Our NATO Allies Are Miffed — So What?

Our NATO Allies Are Miffed — So What?
U.S. President Donald Trump pauses as he addresses a press conference on the second day of the North Atlantic Treaty Organization (NATO) summit in Brussels on July 12, 2018. (Brendan Smialowski/AFP/Getty Images)

Steve Levy By Monday, 16 July 2018 11:37 AM EDT Current | Bio | Archive

Critics claim that President Trump's boorish blindsides against NATO are leading to a destruction of the 70-year alliance. What nonsense. There is one, and only one, central issue as to whether NATO continues to be a relevant force: Will each member commit to defending any other member if attacked by a foreign hostile power? So long as that commitment remains strong, all the other spats amount to squat.

Whether Germany makes it harder to sell Cadillacs in Berlin than America makes it to sell a Mercedes in Canton has no bearing on whether these liberal democracies will stand up for each other if either is subjected to a threat to their sovereignty.

The Brits float Baby Trump balloons over London. Brussels recoils at Trump's digs on Europe’s recalcitrance to adequately defend itself. Germany is aghast that the American President has the audacity to call them out about their short sighted Russian oil deal that was orchestrated, for great personal financial gain, by the former German Chancellor. The French are all bent out shape because Trump is demanding reciprocity on trade.

But none of this matters. Brothers are able to fight inside the house so long as they join forces when an outsider threatens anyone in the family. And, as has been the case since the advent of the Cold War, it is America that has been the protective big brother.

There was a time when only the United States had the economic stability to provide the deterrent necessary to hold at bay a hegemonic Soviet empire from swallowing up its weakened democratic neighbors to the West. The American taxpayers willingly foot the bill to become the policeman of the free world. More significantly, they were willing to sacrifice their sons and daughters to preserve freedom for their European brethren. Europe had neither the means, nor the will, to defend itself. But we did it anyway; and that’s what American Exceptionalism is all about. We are exceptional not because we are smarter, purer, or better in the eyes of the Almighty, but rather, because we took it upon ourselves to be the defenders of liberty throughout the world, despite a huge cost to us in blood and treasure.

For half a century, Europeans were extraordinarily grateful for our sacrifice. But now there are many European elites maintaining a sense of entitlement.
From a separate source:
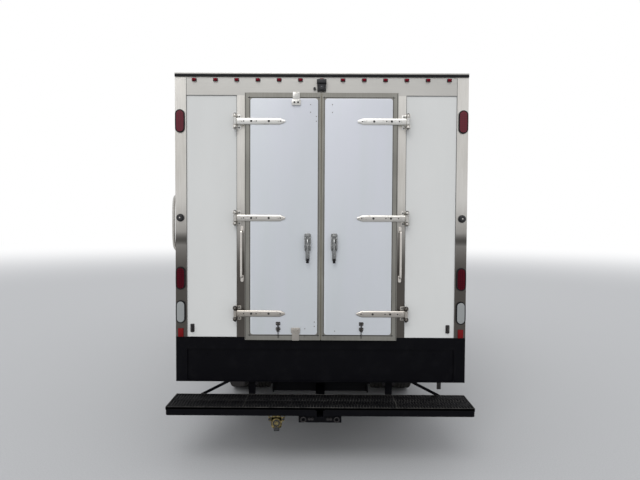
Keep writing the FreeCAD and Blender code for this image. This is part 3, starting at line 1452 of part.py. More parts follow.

How dare the United States ask their allies to pull their own weight! Think of what kind of impact that would have on their welfare states and their ability to have month-long vacations in August (while Americans work collective tails off).

So when Trump calls for Europe to contribute more or criticizes them for becoming too dependent on Russia, he’s in the right. Of course, his rough-and-tumble style and impolitic rhetoric is disappointing, unnecessarily rubbing many the wrong way.

But the hysteria being spewed by the left is ridiculous. MSNBC’s Joe Scarborough (once a conservative) exclaimed that Trump was “Carrying out Putin’s deepest wishes.” (Despite the fact that Trump was criticizing Europe making Putin richer via the pipeline deal.)

Former Secretary of State John Kerry said of Trump, “He is undermining our interests. He diminishes alliances we built to safeguard an economic and strategic force that has allowed millions of people to live in freedom."

Susan Rice, Obama’s National Security Advisor, declared, “Today, we abdicated America's global leadership for the foreseeable future. And, we sold out our kids, grandkids & allies."

We know what America does for Europe. But what does Europe really do for America? Sure, they share intelligence with our CIA in the fight against global terrorism, but that’s done for their national self-interests.

NATO spokespeople are quick to cite their efforts in support of America after 9-11. Certainly, they did send their thoughts and prayers. But other than sharing intelligence, what really did they do? They gave us permission to use their names in compiling a list of countries that would create the fiction that we had a multi-national force to fight terrorism. But in the end, we, and the world, knew that it was going to be American troops and dollars that would take on the bad guys. The sending of a few ill-equipped German soldiers to Afghanistan (who had orders not to engage) did nothing to negate the need for thousands of American troops to put their lives on the line.

No, this does not mean that NATO is obsolete or that we should diminish our support for this important alliance. But let’s be real; this is primarily a one-way alliance. A potential attack against America is not deterred by any pushback that could come from the anemic European nations. The only deterrent that matters is the one provided by America for the protection of our European friends. European critics of America should never forget that.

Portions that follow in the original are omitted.